SOME PEOPLE WON’T UNDERSTAND YOU (AND THAT’S FINE).
There has been much debate about whether UVA’s “boring” style is winning enough, or entertaining enough, for college basketball. But Bennett, his coaching staff, and his players seem not to be bothered by that. (Like, at all.)
The lesson? Some people can’t see your success for what it is, or they wish you would take this awesome short cut, or they accuse you of dumb luck. Please don’t waste your precious energy on people who will never understand what you are trying to do. Focus on the ones who get you and love what you’re about, or are at least open to it. Those are your people. They are your best employees, your best bosses, your best clients, your best mentors, your best partners, your best fans, and so forth.
USA Today writer Nate Scott, misunderstanding the Hoos in 2015: “Virginia basketball is the guy at your dinner party who won’t shut up about his jet ski. It is the first hour of The Desolation of Smaug. It is the small talk at the hotel’s continental breakfast before an accounting conference. UVA basketball is paint-drying, grass-growing, sixth-period-algebra boring.”
HONOR THE “GOOD AND PRECIOUS.”
Bennett is known for building a team culture so special that he recently called it “a good and precious thing.” Importantly, he has done this not only by role modeling, but also by amplifying player-leaders who embrace the heart of Bennett’s approach with integrity. Call me naive, but I hope this is why Bennett receives coaching awards – not just for the wins, but also for demonstrating the power of trust, camaraderie, and humility on the court.

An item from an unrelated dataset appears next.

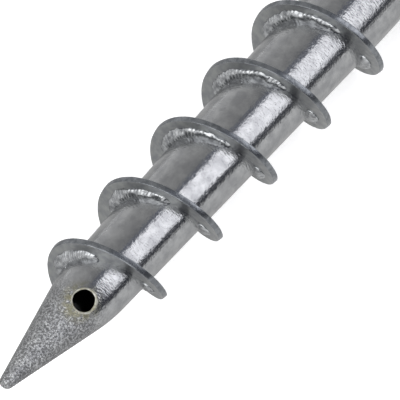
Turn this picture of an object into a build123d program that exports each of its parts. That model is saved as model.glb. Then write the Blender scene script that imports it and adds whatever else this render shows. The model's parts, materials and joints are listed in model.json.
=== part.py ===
from build123d import *
from dataclasses import dataclass
from math import asin, atan, atan2, ceil, cos, degrees, exp, floor, hypot, pi, radians, sin, sqrt, tan
import os

# Foundation ground screw: a steel tube drawn down to a closed point, with a flat bar wound round it as a
# helical flight and held by short stitch welds.
# Lengths are millimetres and angles are degrees. The parts are made along the shaft, from the point (z = 0)
# up to the open head, with azimuth 0 through the drain hole. They are then laid down as the screw rests on
# the ground: on the rim of its last full turn and on the edge of its head.

# Shaft tube
SHAFT_LENGTH = 1000.0
TUBE_RADIUS = 38.0
TUBE_WALL = 3.6
TAPER_END = 457.5           # above here the tube has its full radius
TAPER_BLEND = 300.0
SHOULDER_HEIGHT = 104.7     # the cone ends and the slow taper begins
SHOULDER_RADIUS = 29.0
SHOULDER_WALL = 4.8         # swaging gathers the wall as the tube gets thinner
SHOULDER_BLEND = 150.0
NOSE_RADIUS = 6.1
CAVITY_START = 48.0         # below here the point is forged solid
CAVITY_NOSE_RADIUS = 2.5
HEAD_DEBURR = 0.8

# Drain hole, through one wall of the cone
DRAIN_HEIGHT = 91.3
DRAIN_RADIUS = 9.4

# Cross holes for driving bolts, through both walls of the head
CROSS_HOLE_RADIUS = 9.0
CROSS_HOLE_DEPTH = 50.0     # from the head's end to the first hole
CROSS_HOLE_SPACING = 60.0
CROSS_HOLE_COUNT = 2

# Helical flight, right-handed
FLIGHT_START = 93.0
FLIGHT_END = 516.8
FLIGHT_START_AZIMUTH = 160.0
FLIGHT_PITCH = 71.2
FLIGHT_WIDTH = 18.2
FLIGHT_THICKNESS = 5.0
LEAD_IN_WIDTH = 3.0
LEAD_IN_ARC = 140.0         # the bar is cut to grow to its full width over this arc
SECTION_STEP = 15.0         # between the sections that wound pieces are ruled through
FIT_UP_GAP = 0.1            # between pieces that are welded together

# Stitch welds, on the side of the flight that faces the point
WELD_FLIGHT_LEG = 6.5
WELD_TUBE_LEG = 4.0
WELD_SPACING = 180.0
WELD_ARC = 125.0
WELD_FIRST_MIDDLE = 306.5
WELD_SHORTENING = 36.0      # the first turn's stitches stop this much short, and later ones less
WELD_END_SCALE = 0.35
WELD_FULLNESS = 8           # power of the curve that draws the ends in

# Rest: the drain hole lies this far from straight up, turned about the shaft
REST_ROLL = 22.3


@dataclass
class Bend:
    """A corner of the shaft's outline in height and radius, rounded by an arc tangent to both sides."""

    height: float
    radius: float
    slope_below: float
    slope_above: float
    blend: float

    def __post_init__(self):
        half_turn = (atan(self.slope_below) - atan(self.slope_above)) / 2
        middle = (atan(self.slope_below) + atan(self.slope_above)) / 2
        reach = self.blend * tan(half_turn)
        drop = self.blend / cos(half_turn)
        self.low = self.height - reach * cos(atan(self.slope_below))
        self.high = self.height + reach * cos(atan(self.slope_above))
        self.centre_height = self.height + drop * sin(middle)
        self.centre_radius = self.radius - drop * cos(middle)

    def radius_at(self, height):
        return self.centre_radius + sqrt(self.blend**2 - (height - self.centre_height) ** 2)


# The cone is tangent to the round nose
to_shoulder = hypot(SHOULDER_HEIGHT - NOSE_RADIUS, SHOULDER_RADIUS)
cone_angle = atan2(SHOULDER_RADIUS, SHOULDER_HEIGHT - NOSE_RADIUS) - asin(NOSE_RADIUS / to_shoulder)
cone_slope = tan(cone_angle)
taper_slope = (TUBE_RADIUS - SHOULDER_RADIUS) / (TAPER_END - SHOULDER_HEIGHT)
shoulder = Bend(SHOULDER_HEIGHT, SHOULDER_RADIUS, cone_slope, taper_slope, SHOULDER_BLEND)
taper_top = Bend(TAPER_END, TUBE_RADIUS, taper_slope, 0.0, TAPER_BLEND)


def shaft_radius(height):
    """Outer radius of the tube at a height above the round nose."""
    for bend in (shoulder, taper_top):
        if bend.low < height < bend.high:
            return bend.radius_at(height)
    if height <= SHOULDER_HEIGHT:
        return SHOULDER_RADIUS - cone_slope * (SHOULDER_HEIGHT - height)
    if height <= TAPER_END:
        return SHOULDER_RADIUS + taper_slope * (height - SHOULDER_HEIGHT)
    return TUBE_RADIUS


def at(radius, azimuth, height):
    """Point at a radius, an azimuth and a height on the shaft."""
    return (radius * cos(radians(azimuth)), radius * sin(radians(azimuth)), height)


def make_shaft_tube():
    """Tube with its cone, drain hole and cross holes, turned from one outline."""
    nose_end = (NOSE_RADIUS * cos(cone_angle), NOSE_RADIUS * (1 - sin(cone_angle)))
    nose_middle_angle = (pi / 2 + cone_angle) / 2
    nose_middle = (NOSE_RADIUS * cos(nose_middle_angle), NOSE_RADIUS * (1 - sin(nose_middle_angle)))
    inner_radius = TUBE_RADIUS - TUBE_WALL
    nose = ThreePointArc((0, 0), nose_middle, nose_end)
    outside = FilletPolyline(
        nose_end,
        (SHOULDER_RADIUS, SHOULDER_HEIGHT),
        (TUBE_RADIUS, TAPER_END),
        (TUBE_RADIUS, SHAFT_LENGTH - HEAD_DEBURR),
        radius=[SHOULDER_BLEND, TAPER_BLEND],
    )
    inside = Polyline(
        (TUBE_RADIUS, SHAFT_LENGTH - HEAD_DEBURR),
        (TUBE_RADIUS - HEAD_DEBURR, SHAFT_LENGTH),
        (inner_radius, SHAFT_LENGTH),
        (inner_radius, TAPER_END),
        (SHOULDER_RADIUS - SHOULDER_WALL, SHOULDER_HEIGHT),
        (CAVITY_NOSE_RADIUS, CAVITY_START),
        (0, CAVITY_START),
        (0, 0),
    )
    outline = make_face([*nose.edges(), *outside.edges(), *inside.edges()])
    tube = revolve(Plane.XZ * outline, Axis.Z)

    cone_normal = Plane(origin=(0, 0, DRAIN_HEIGHT), x_dir=(0, 1, 0), z_dir=(1, 0, 0))
    tube -= cone_normal * extrude(Circle(DRAIN_RADIUS), 2 * TUBE_RADIUS)
    for number in range(CROSS_HOLE_COUNT):
        height = SHAFT_LENGTH - CROSS_HOLE_DEPTH - number * CROSS_HOLE_SPACING
        sideways = Plane(origin=(0, 0, height), z_dir=at(1, 90 - REST_ROLL, 0))
        tube -= sideways * Cylinder(CROSS_HOLE_RADIUS, 3 * TUBE_RADIUS)
    return tube


def flight_azimuth(height):
    """Azimuth of the flight's middle at a height."""
    return FLIGHT_START_AZIMUTH + 360 * (height - FLIGHT_START) / FLIGHT_PITCH


def flight_height(azimuth):
    """Height of the flight's middle at an azimuth counted on from turn to turn."""
    return FLIGHT_START + FLIGHT_PITCH * (azimuth - FLIGHT_START_AZIMUTH) / 360


def flight_width(height):
    """Width of the bar, which grows along the lead-in."""
    run = min(1.0, (flight_azimuth(height) - FLIGHT_START_AZIMUTH) / LEAD_IN_ARC)
    return LEAD_IN_WIDTH + (FLIGHT_WIDTH - LEAD_IN_WIDTH) * sin(pi / 2 * run)


def rim_radius(height):
    """Outer radius of the flight at a height."""
    return shaft_radius(height) + flight_width(height)


def seat_radius(height):
    """Radius of a section's foot, so that the straight length to the next one clears the tube."""
    return (shaft_radius(height) + FIT_UP_GAP) / cos(radians(SECTION_STEP / 2))


def flight_corners(height):
    """Four corners of the bar's section, from the root below round to the root above."""
    azimuth = flight_azimuth(height)
    low = height - FLIGHT_THICKNESS / 2
    high = height + FLIGHT_THICKNESS / 2
    rim = rim_radius(height)
    return [
        at(seat_radius(low), azimuth, low),
        at(rim, azimuth, low),
        at(rim, azimuth, high),
        at(seat_radius(high), azimuth, high),
    ]


def wound_bar(sections):
    """Solid through a row of sections round the shaft, ruled from each to the next."""
    return Solid.make_loft([Wire.make_polygon(section, close=True) for section in sections], ruled=True)


def make_helical_flight():
    """The bar, wound on edge."""
    steps = ceil((flight_azimuth(FLIGHT_END) - FLIGHT_START_AZIMUTH) / SECTION_STEP)
    sections = [
        flight_corners(FLIGHT_START + (FLIGHT_END - FLIGHT_START) * step / steps)
        for step in range(steps + 1)
    ]
    return wound_bar(sections)


def weld_corners(azimuth, scale):
    """Fillet bead's section in the corner between the tube and the flight: root, flight toe, tube toe."""
    root = flight_height(azimuth) - FLIGHT_THICKNESS / 2 - FIT_UP_GAP
    foot = root - scale * WELD_TUBE_LEG
    return [
        at(seat_radius(root), azimuth, root),
        at(shaft_radius(root) + scale * WELD_FLIGHT_LEG, azimuth, root),
        at(seat_radius(foot), azimuth, foot),
    ]


def make_stitch_weld(number):
    """One stitch, full along its middle and drawn in at its two ends."""
    middle = WELD_FIRST_MIDDLE + number * WELD_SPACING
    turn = floor(number * WELD_SPACING / 360)
    start = middle - WELD_ARC / 2
    end = middle + WELD_ARC / 2 - WELD_SHORTENING * exp(-turn)
    steps = ceil((end - start) / SECTION_STEP)
    sections = []
    for step in range(steps + 1):
        run = step / steps
        scale = 1 - (1 - WELD_END_SCALE) * abs(2 * run - 1) ** WELD_FULLNESS
        sections.append(weld_corners(start + (end - start) * run, scale))
    return wound_bar(sections)


def weld_count():
    """Stitches that fit between the flight's two ends."""
    room = flight_azimuth(FLIGHT_END) - WELD_FIRST_MIDDLE - WELD_ARC / 2
    return floor(room / WELD_SPACING) + 1


def rest_placement():
    """Where the shaft lies: origin at the centre of its open head, with +X from point to head and +Z up."""
    lowest_azimuth = 180 - REST_ROLL
    full_turns = floor((flight_azimuth(FLIGHT_END) - lowest_azimuth) / 360)
    contact = flight_height(lowest_azimuth + 360 * full_turns)
    drop = rim_radius(contact) - TUBE_RADIUS
    tilt = atan(drop / (SHAFT_LENGTH - HEAD_DEBURR - contact - FLIGHT_THICKNESS / 2))
    along = Vector(cos(tilt), 0, -sin(tilt))
    upward = Vector(sin(tilt), 0, cos(tilt))
    hole = upward * cos(radians(REST_ROLL)) + Vector(0, -1, 0) * sin(radians(REST_ROLL))
    print(f"rest: contact {contact:.2f} mm from the point, tilt {degrees(tilt):.4f} degrees")
    return Location(Plane(origin=along * -SHAFT_LENGTH, x_dir=hole, z_dir=along))


parts = {
    "shaft_tube": make_shaft_tube(),
    "helical_flight": make_helical_flight(),
    "stitch_welds": Compound([make_stitch_weld(number) for number in range(weld_count())]),
}

os.makedirs("parts", exist_ok=True)
placement = rest_placement()
for name, solid in parts.items():
    export_step(placement * solid, f"parts/{name}.step")
    print(f"{name}: {solid.volume:.1f} cubic millimetres, valid {solid.is_valid}")
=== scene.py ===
"""Looks of a foundation ground screw: a galvanised tube, a flight wound round it and its stitch welds.

The pieces are made along the shaft, in millimetres, from the point (z = 0) up to the open head, with
azimuth 0 through the drain hole. They are then laid down, in metres, in the frame of the CAD part.
"""

from __future__ import annotations

import json
import logging
from dataclasses import dataclass
from enum import Enum, IntEnum
from functools import partial
from math import asin, atan, atan2, cos, hypot, pi, radians, sin, sqrt, tan

import bmesh
import bpy
from mathutils import Matrix, Vector

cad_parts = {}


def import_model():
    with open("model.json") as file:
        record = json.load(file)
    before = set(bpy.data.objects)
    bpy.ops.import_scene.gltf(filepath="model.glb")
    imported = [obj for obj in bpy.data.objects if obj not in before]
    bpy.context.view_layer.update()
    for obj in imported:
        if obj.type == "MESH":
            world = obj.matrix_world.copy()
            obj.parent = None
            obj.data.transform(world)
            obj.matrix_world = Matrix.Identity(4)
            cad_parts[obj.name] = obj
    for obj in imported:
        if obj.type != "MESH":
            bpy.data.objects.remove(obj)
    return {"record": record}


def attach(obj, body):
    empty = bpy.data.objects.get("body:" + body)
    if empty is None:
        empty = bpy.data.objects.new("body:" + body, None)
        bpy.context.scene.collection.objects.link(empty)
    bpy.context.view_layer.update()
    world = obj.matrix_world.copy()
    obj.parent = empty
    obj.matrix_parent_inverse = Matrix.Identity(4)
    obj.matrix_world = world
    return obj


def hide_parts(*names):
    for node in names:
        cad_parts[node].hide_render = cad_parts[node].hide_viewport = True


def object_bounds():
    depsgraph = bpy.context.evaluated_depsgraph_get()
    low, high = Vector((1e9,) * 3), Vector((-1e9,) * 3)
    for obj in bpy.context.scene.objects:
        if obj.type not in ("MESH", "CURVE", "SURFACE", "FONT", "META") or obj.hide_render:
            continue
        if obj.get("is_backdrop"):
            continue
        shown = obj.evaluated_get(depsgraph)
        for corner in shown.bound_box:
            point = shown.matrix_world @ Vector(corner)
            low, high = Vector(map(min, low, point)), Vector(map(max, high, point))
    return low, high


LOG = logging.getLogger("ground_screw")
MM = 0.001
TURN = 2 * pi
MATH = "ShaderNodeMath"
RANDOM = "FunctionNodeRandomValue"
BEVELLED_FROM = radians(50)
BEVEL_SEGMENTS = 3
FIRM_EDGE = radians(35)
SOFT_EDGE = radians(80)
Feed = bpy.types.Node | bpy.types.NodeSocket


class Slot(Enum):
    """The record's material slots."""

    TUBE = "galvanised_tube"
    FLIGHT = "galvanised_flight"
    WELD = "weld_bead"


# Tools for node trees


def add_node(
    tree: bpy.types.NodeTree,
    kind: str,
    *values: object,
    named: dict[str, object] | None = None,
    **settings: object,
) -> bpy.types.Node:
    """Adds a node, sets it up and feeds its inputs.

    Args:
        tree: Node tree that gets the node.
        kind: Blender's name for the type of node.
        values: Values, sockets or nodes for the first inputs in use, in order. None leaves an input alone.
        named: The same for inputs given by their names.
        settings: Properties of the node itself.

    Returns:
        The new node.
    """
    node = tree.nodes.new(kind)
    for name, setting in settings.items():
        setattr(node, name, setting)
    fed = list(zip([socket for socket in node.inputs if socket.enabled], values))
    fed += [(node.inputs[name], value) for name, value in (named or {}).items()]
    for socket, value in fed:
        if isinstance(value, bpy.types.Node):
            value = next(output for output in value.outputs if output.enabled)
        if isinstance(value, bpy.types.NodeSocket):
            tree.links.new(value, socket)
        elif value is not None:
            socket.default_value = value
    return node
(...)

His example is an invitation to the rest of us to examine our own teams, communities, and families, and to ask: What is good and precious in each of us? What is good and precious in our time together? And, what would be possible if we built for that goodness as enthusiastically as we build for our wins?
Bennett, in an interview following Virginia’s recent ACC title win: “What it says is it’s a good and precious thing when brothers dwell together in unity. It’s like a fine oil poured upon your head. That’s what I said to them before and that’s what I said after, because it’s unity, and that’s what I think sets this team apart. They’re so unified. They’re so unselfish. I don’t mean to give a long answer, but I think it's an important answer, and I think it’s a blessing to be a part of this.”
It must be March Madness if I’m writing about basketball. But I guess I’ve got the fever. There is too much to love about this team.